Governor-General of the Belgian Congo
- In office 20 May 1912 – 23 December 1915
- Monarch: Albert I
- Preceded by: Théophile Wahis
- Succeeded by: Eugène Henry

Personal details
- Born: 25 January 1858 Ixelles, Brussels, Belgium
- Died: 23 February 1928 (aged 70) Ixelles, Brussels, Belgium

= Félix Fuchs =

Belgian colonial civil servant and lawyer

Félix Alexandre Fuchs (1858–1928) was a Belgian colonial civil servant and lawyer who served as Governor-General of the Belgian Congo between 1912 and 1915.

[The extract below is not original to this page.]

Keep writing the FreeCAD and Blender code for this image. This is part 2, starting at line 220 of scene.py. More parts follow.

A lawyer by profession, Fuchs joined the administration of the Congo Free State in 1888 as a jurist and quickly rose through the ranks. Considered a Liberal, Fuchs's civilian background and attitudes distinguished him from the majority of colonial administrators who had begun their careers in the military. Rising to the highest ranks of the administration in the late 1890s, Fuchs eventually became Governor-General after the Congo's annexation by Belgium and presided over the Congo's entry into World War I.

==Career==
Fuchs was born into a family of Prussian origin in Ixelles, Brussels in Belgium on 25 January 1858. He was naturalised as a Belgian citizen in 1862 and, in 1876, went to study Law at the Free University of Brussels. He later practiced as a lawyer at the court of appeal in Brussels.

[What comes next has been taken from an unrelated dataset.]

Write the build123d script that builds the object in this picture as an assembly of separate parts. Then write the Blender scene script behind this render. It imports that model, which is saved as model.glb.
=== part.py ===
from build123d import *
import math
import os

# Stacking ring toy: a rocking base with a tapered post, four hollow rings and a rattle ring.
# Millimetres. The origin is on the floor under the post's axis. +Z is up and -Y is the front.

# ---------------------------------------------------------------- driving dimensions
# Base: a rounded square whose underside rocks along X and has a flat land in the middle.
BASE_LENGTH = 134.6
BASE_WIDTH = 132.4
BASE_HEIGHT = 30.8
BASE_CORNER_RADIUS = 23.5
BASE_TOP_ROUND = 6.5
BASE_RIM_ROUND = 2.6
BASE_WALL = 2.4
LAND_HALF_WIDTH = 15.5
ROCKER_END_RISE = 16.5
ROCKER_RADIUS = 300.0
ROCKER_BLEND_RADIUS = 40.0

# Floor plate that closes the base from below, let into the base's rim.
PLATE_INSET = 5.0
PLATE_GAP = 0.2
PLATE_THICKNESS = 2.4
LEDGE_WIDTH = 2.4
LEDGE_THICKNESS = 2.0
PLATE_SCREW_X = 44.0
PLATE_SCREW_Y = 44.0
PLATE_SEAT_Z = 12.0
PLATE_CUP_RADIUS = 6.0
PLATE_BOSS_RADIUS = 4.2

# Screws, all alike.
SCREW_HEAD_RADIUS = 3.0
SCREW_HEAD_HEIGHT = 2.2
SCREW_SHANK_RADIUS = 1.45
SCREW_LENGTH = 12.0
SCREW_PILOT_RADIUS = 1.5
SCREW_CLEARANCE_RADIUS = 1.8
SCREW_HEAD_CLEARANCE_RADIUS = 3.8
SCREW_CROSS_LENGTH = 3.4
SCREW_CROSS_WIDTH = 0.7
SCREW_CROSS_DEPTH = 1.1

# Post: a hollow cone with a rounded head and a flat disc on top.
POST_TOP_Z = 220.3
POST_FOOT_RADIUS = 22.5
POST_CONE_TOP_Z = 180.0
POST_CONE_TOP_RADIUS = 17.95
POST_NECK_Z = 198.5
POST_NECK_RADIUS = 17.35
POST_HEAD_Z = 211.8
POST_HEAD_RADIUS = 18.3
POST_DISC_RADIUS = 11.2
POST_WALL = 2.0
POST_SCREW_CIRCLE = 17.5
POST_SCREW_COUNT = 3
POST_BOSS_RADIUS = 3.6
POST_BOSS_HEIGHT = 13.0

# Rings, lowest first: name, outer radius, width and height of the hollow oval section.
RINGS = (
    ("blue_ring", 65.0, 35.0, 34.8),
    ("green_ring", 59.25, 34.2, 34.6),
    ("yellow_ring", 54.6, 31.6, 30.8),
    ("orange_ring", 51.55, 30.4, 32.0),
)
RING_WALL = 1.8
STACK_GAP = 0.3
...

In 1887, Fuchs began working for the foreign service of the Congo Free State, a state in personal union with Belgium's monarch Leopold II, which had been created in 1885. In 1888, he left Belgium for the Congo where he took a senior post at the Department of Justice and as a supplementary judge at the Congo's court of appeal. After a return to Belgium in 1889, Fuchs was sent as an envoy to negotiate the Congo's frontiers with Portuguese Angola and was named Secretary-General of one of the Congo's three administrative departments. By 1892, Fuchs had become Director-General of the Department of the Interior and, in 1893, State Inspector (Inspecteur d'état) and thus the deputy to the Congo's senior civil servant, the Governor-General. Involved in the trials of the colonial officer in the Stokes Affair of 1895, Fuchs was promoted to the presidency of the Congo's Appeal Tribunal, giving him a status equivalent to the Congo's Vice-Governors-General and remained in the Congo on senior government functions.

In 1908, in the face of international pressure, Belgium officially annexed the Congo Free State, creating the Belgian Congo. Fuchs, however, retained his position in the administration. When Théophile Wahis, the incumbent Governor-General and Fuch's rival, resigned in May 1912, Fuchs was designated to replace him as the senior civil servant in the colony.

During Fuchs's tenure as Governor-General, World War I broke out. Despite the German invasion and occupation of Belgium in August 1914 and Fuchs tried to preserve the Congo's neutrality in accordance with the Congo Act of 1885. His attitude was criticised by many of the Congo's Belgian settlers. However, after a skirmish between German and Belgian forces on Lake Tanganyika at the border between the Congo and German East Africa, Belgian forces became actively involved alongside Allied troops in the East African Campaign. In March 1915, he was recalled to Belgium by the Minister of the Colonies, Jules Renkin, and ordered to resign in September. He was replaced in the function by Eugène Henry in January 1916 but continued to hold an advisory post in the Ministry of the Colonies.